### WHAT IS EXPECTED
Can you write out all of the material below, word for word?

### SOURCE MATERIAL
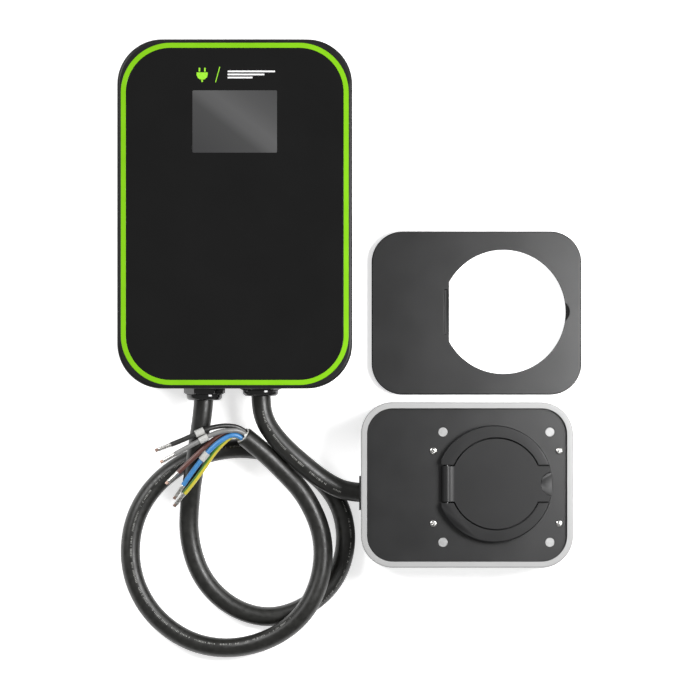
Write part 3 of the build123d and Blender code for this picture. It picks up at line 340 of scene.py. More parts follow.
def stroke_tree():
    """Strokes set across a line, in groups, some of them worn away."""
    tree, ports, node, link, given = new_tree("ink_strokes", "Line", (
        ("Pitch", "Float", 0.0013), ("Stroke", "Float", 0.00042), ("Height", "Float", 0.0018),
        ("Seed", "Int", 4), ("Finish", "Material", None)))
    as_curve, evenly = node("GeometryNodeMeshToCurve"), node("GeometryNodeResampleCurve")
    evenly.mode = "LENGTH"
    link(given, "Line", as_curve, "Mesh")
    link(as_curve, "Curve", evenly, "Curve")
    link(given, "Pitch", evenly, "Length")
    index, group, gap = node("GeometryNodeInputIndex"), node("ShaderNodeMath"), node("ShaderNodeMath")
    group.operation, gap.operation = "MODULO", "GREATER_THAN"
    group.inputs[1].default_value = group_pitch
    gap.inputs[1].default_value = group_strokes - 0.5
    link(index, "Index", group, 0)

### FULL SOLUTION
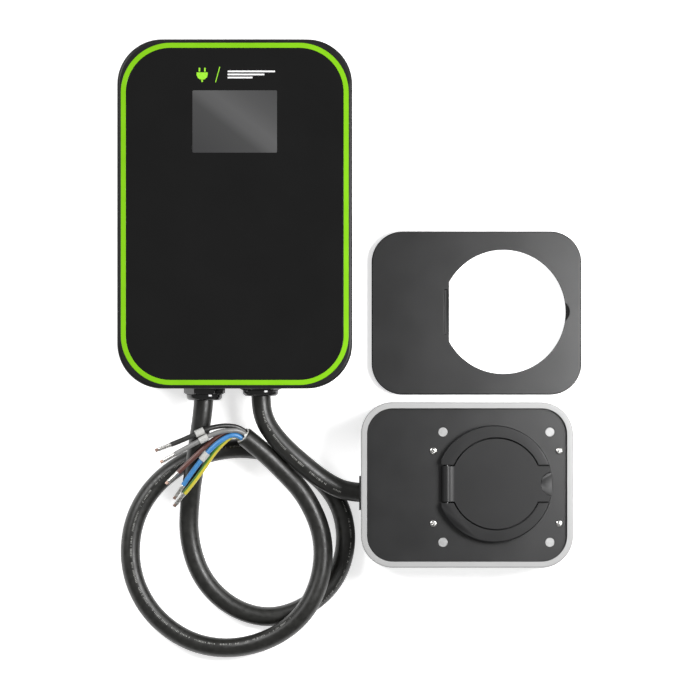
Write part 3 of the build123d and Blender code for this picture. It picks up at line 340 of scene.py. More parts follow.
def stroke_tree():
    """Strokes set across a line, in groups, some of them worn away."""
    tree, ports, node, link, given = new_tree("ink_strokes", "Line", (
        ("Pitch", "Float", 0.0013), ("Stroke", "Float", 0.00042), ("Height", "Float", 0.0018),
        ("Seed", "Int", 4), ("Finish", "Material", None)))
    as_curve, evenly = node("GeometryNodeMeshToCurve"), node("GeometryNodeResampleCurve")
    evenly.mode = "LENGTH"
    link(given, "Line", as_curve, "Mesh")
    link(as_curve, "Curve", evenly, "Curve")
    link(given, "Pitch", evenly, "Length")
    index, group, gap = node("GeometryNodeInputIndex"), node("ShaderNodeMath"), node("ShaderNodeMath")
    group.operation, gap.operation = "MODULO", "GREATER_THAN"
    group.inputs[1].default_value = group_pitch
    gap.inputs[1].default_value = group_strokes - 0.5
    link(index, "Index", group, 0)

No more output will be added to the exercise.